German foundation delays Masha Gessen's Hannah Arendt Prize over Gaza essay

The debate around awarding Masha Gessen the Hannah Arendt Prize comes as wider debates emerge in Germany over the issue of antisemitism and Palestine activism.
3 min read
15 December, 2023
Photo by Dimitrios Kambouris/Getty Images

The award ceremony for the Hannah Arendt Prize was delayed after the Heinrich Boll Foundation withdrew its affiliation over an essay written by its recipient, Masha Gessen, on Israel's brutal siege and assault on Gaza.

The essay, titled 'In the Shadow of the Holocaust' and published by The New Yorker on 9 December, angered pro-Israel groups due to Gessen's comparison of Gaza to Eastern European Jewish Ghettos during the Second World War.

The award is in memory of Hannah Arendt, a German-born Jewish writer and philosopher who escaped Nazi-dominated Europe for the US in 1941.

The German Israeli Society in Bremen wrote that "we are particularly alienated by Masha Gessen's statement that Gaza was 'like a Jewish ghetto in an Eastern European country occupied by Nazi Germany'".

It further accused Gessen of holding a "deep seated and fundamental negative prejudice against the Jewish State", adding that Gessen "should not be honored with an award that is intended to commemorate the Jewish philosopher Hannah Arendt".

The Holocaust remains a highly sensitive issue in Germany due to the country's role in the genocide, but Palestinian activists say this has veered into a lack of tolerance for criticism of Israel.

Gessen's essay criticises Germany's fixed memorialisation of the Holocaust which has stifled how Jews, citing the case of Candice Breitz and Micharl Rothberg, interpret the Holocaust.

It also criticises the Germany's adoption of the International Holocaust Remembrance Alliance (IHRA) definition of antisemitism, noting that Arendt's 1948 comparison of the Israeli 'Freedom Party' to the Nazi Party is "an act that today would be a clear violation of the IHRA's definition of antisemitism".

The IHRA definition of antisemitism, which has also seen adoption in the US and by the EU member states, includes certain criticisms of Israel, such as comparisons with Nazi Germany, as being antisemitic.

The criticism over Gessen's award, which is expected to go ahead without the sponsorship of the Heinrich Boll Foundation, comes amid widespread repression of pro-Palestinian sentiment in Germany.

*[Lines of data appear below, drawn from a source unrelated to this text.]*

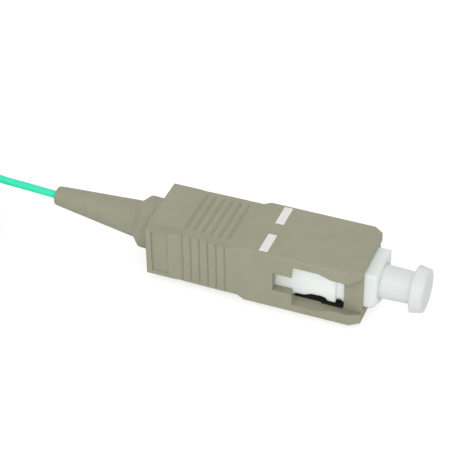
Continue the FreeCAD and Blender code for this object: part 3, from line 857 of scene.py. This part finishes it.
def lathe(
    name: str,
    outline: Sequence[Pair],
    segments: int,
    warp: Callable[[Vector], Vector] = Vector,
) -> bpy.types.Mesh:
    """Turn an outline round the X axis.

    Args:
        name: Name of the mesh.
        outline: Points of place along the axis and radius, in millimetres. Ends of radius 0
            close on the axis, and other ends join each other.
        segments: Number of steps round the axis.
        warp: Function that moves each point afterwards.

    Returns:
        The turned mesh.
    """

    def fill(made: bmesh.types.BMesh) -> None:
        """Draw the rings and join them.

        Args:
            made: Empty mesh to draw into.
        """
        rings: list[Ring] = []
        for x, radius in outline:
            count = segments if radius > 1e-6 else 1
            turns = [2 * math.pi * i / count for i in range(count)]
            ring = [Vector((x, radius * math.cos(a), radius * math.sin(a))) for a in turns]
            rings.append([made.verts.new(warp(point) * MM) for point in ring])
        join_rings(made, rings, len(rings[0]) > 1 and len(rings[-1]) > 1)

    return mesh_from(name, fill)


def swept_wire(
    name: str, path: Sequence[Vector], radius: float, segments: int = 14
) -> bpy.types.Mesh:
    """Round wire along a path, with flat ends.

    Args:
        name: Name of the mesh.
        path: Points of the centre line, in millimetres.
        radius: Radius of the wire, in millimetres.
        segments: Number of steps round the wire.

    Returns:
        The wire's mesh.
    """

    def fill(made: bmesh.types.BMesh) -> None:
        """Draw the rings, join them and close the ends.

        Args:
            made: Empty mesh to draw into.
        """
        rings: list[Ring] = []
        for i, point in enumerate(path):
            heading = (path[min(i + 1, len(path) - 1)] - path[max(i - 1, 0)]).normalized()
            outward = Vector((0, point.y, point.z)).normalized()
            side = heading.cross(outward).normalized()
            up = side.cross(heading)
            ring = []
            for k in range(segments):
                a = 2 * math.pi * k / segments
                arm = (side * math.cos(a) + up * math.sin(a)) * radius
                ring.append(made.verts.new((point + arm) * MM))
            rings.append(ring)
        join_rings(made, rings, False)
        made.faces.new(rings[0])
        made.faces.new(rings[-1])

    return mesh_from(name, fill, 50.0)


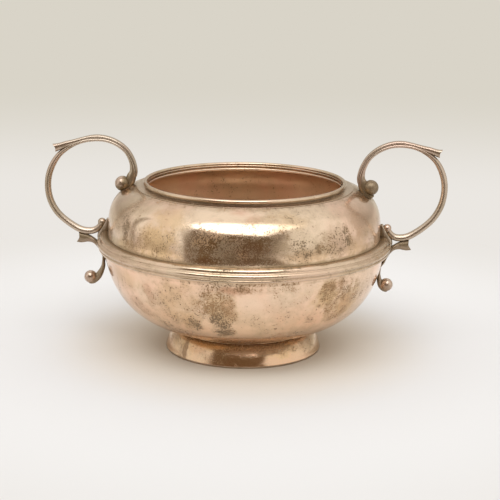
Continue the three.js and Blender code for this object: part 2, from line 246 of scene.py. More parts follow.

This includes a recent article within Sudeutsche Zeitung that equates the Keffiyeh, the traditional scarf worn by Arabs in the Middle East and North Africa, including Palestinians, with the Nazi brown shirt uniform worn by the SA, the Nazi paramilitary.

Likewise, a recent podcast by German television station Welt saw Israeli-German rapper Ben Solomon say that "Free Palestine is the new Heil Hitler".

Recent restrictions by Berlin on pro-Palestinian activism and protest over the ongoing war in Gaza played a part in the recent downgrading of Germany's civic freedoms from 'open' to 'narrowed' by Civicus in their 2023 report titled 'People Power Under Attack 2023'.